Later this evening at home, Guy asks me how was my day. Now, comedian Chris Rock says that the question "How was your day?" is a 45-minute conversation for a woman. This is also true for me. I'm venting about the pharmacy and how we've gotta design to this ridiculous and unclear code and how this pharmacy guy said that they hadn't even adopted USP 797 yet but would be later this year--

"Bullshit!" crowed Guy. "When I did the addition to Sunflower Medical Center out there three years ago, the state board said they were gonna pass USP 797 'later that year.' They still haven't! It's fucking impossible for state agencies to adopt new codes and regs because the state legislature has to pass the law for them and they're too busy arguing over funding education and banning gay marriage!"

I put down the spoon I was using to stir my pasta alfredo and called my engineer from home. "Jerry, have you called the pharmacy board guy yet?"
He sighed. "No, it's on my list."
"When you call, dude, don't push him too hard on the 40 fpm thing. They've been saying they were gonna pass USP 797 for over three years now, so we don't wanna back this guy into a corner and make him tell us to follow the letter of the code."
"Which will just back us into a corner."
"Right."
"No sweat, Pixie. I'll poke him with a very dull stick tomorrow."
"Thank you sir."
"I hear something sizzling."
"Shit! My pasta!"
I"m hanging up now, Pix."

Thursday, February 1, 2007

Ah, white-knuckle driving in Kansas....

Like driving in snow? How about blowing snow? I'll see your blowing snow and raise you big, heavy flakes and evening rush hour traffic. I'll call.

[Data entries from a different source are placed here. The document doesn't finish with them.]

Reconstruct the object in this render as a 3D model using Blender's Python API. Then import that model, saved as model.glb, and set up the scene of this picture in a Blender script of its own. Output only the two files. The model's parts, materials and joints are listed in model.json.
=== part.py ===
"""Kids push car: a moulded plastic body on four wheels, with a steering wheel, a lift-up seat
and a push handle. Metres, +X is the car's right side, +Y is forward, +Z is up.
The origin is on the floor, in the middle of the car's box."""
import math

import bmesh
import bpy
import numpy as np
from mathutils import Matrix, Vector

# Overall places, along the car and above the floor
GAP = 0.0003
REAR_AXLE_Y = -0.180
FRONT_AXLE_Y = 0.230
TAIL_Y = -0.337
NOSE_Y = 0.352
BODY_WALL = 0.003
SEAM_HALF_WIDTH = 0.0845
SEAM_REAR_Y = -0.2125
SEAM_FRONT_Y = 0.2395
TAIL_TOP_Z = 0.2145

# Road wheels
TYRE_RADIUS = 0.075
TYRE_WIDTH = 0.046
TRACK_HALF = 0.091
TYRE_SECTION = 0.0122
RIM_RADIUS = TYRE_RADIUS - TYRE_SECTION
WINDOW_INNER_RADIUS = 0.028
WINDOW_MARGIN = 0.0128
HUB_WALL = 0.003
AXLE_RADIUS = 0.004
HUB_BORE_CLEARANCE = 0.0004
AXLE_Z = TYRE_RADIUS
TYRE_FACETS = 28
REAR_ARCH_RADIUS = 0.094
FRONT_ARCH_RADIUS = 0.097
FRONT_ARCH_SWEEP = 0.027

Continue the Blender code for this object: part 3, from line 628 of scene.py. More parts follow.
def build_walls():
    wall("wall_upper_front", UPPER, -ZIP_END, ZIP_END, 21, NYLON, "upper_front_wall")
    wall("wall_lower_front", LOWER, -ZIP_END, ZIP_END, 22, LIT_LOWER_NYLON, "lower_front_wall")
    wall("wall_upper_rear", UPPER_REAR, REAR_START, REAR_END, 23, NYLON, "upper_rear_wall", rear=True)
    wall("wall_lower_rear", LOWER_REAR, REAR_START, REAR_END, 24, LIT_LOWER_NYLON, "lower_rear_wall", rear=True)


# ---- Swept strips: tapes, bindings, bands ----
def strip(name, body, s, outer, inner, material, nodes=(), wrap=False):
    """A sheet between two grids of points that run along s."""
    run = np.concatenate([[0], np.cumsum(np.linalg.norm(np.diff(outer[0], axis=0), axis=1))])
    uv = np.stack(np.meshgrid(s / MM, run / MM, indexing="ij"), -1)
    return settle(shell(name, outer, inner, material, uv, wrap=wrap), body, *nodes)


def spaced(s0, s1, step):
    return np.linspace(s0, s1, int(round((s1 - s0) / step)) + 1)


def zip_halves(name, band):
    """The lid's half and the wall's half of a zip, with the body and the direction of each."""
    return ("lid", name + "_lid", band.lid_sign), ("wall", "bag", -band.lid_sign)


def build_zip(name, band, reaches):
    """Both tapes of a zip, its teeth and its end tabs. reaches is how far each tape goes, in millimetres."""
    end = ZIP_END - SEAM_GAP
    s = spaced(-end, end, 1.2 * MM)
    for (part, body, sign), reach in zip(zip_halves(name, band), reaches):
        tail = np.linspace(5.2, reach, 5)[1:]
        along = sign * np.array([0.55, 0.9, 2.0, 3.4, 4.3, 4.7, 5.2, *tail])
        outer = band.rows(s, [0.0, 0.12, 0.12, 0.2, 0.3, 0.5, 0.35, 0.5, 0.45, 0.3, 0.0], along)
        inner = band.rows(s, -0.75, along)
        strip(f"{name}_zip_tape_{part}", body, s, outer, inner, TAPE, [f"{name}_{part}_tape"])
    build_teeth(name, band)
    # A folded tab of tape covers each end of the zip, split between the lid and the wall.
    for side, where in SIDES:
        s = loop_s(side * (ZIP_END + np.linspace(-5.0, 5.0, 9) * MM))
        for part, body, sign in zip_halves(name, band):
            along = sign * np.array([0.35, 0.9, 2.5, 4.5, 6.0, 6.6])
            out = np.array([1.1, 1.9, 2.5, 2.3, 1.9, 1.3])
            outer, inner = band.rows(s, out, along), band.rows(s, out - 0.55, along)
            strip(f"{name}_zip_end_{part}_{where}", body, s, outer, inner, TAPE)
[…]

Wheatlands was a beautiful, wonderful place to behold today, despite my long drive into Wheatlands, Kansas.* The building roof and exterior (what we call "core and shell" in da biz) were finished in the fall, so they're actually putting in drywall, carpet, and casework (you might call casework "cabinetry and countertops"), and they've even gotten some painting done. It's so refreshing to see a building getting built. It's also heartwarming and satisfying to me when I look around and realize that every wall, every door, every cabinet and countertop in this building...I drew it. And I look at every carpet, every plastic laminate on the counters and drawers, every painted wall, and I know that Susanna picked them out herself. She could see in her head what i couldn't see until I walked into the boardroom and saw the warm tans and greys contrasted to the multiflecked carpet...just gorgeous. Even my contractors, Stan* and Kenny*, think the finishes are beautiful. It's just so refreshing to see the drawings I bled over for eight months become real and useful. I love watching staff members walk through with Stan and me, watching their eyes light up, watching them taptaptaptap another's arm and gush over the wood nurse station and light olive accent walls. Just beautiful. It almost makes up for driving three and a half hours in snow.

Almost.

(Note: My hands are wearing out from asterisks. Unless I say otherwise, all names and certain identifying details have been changed.)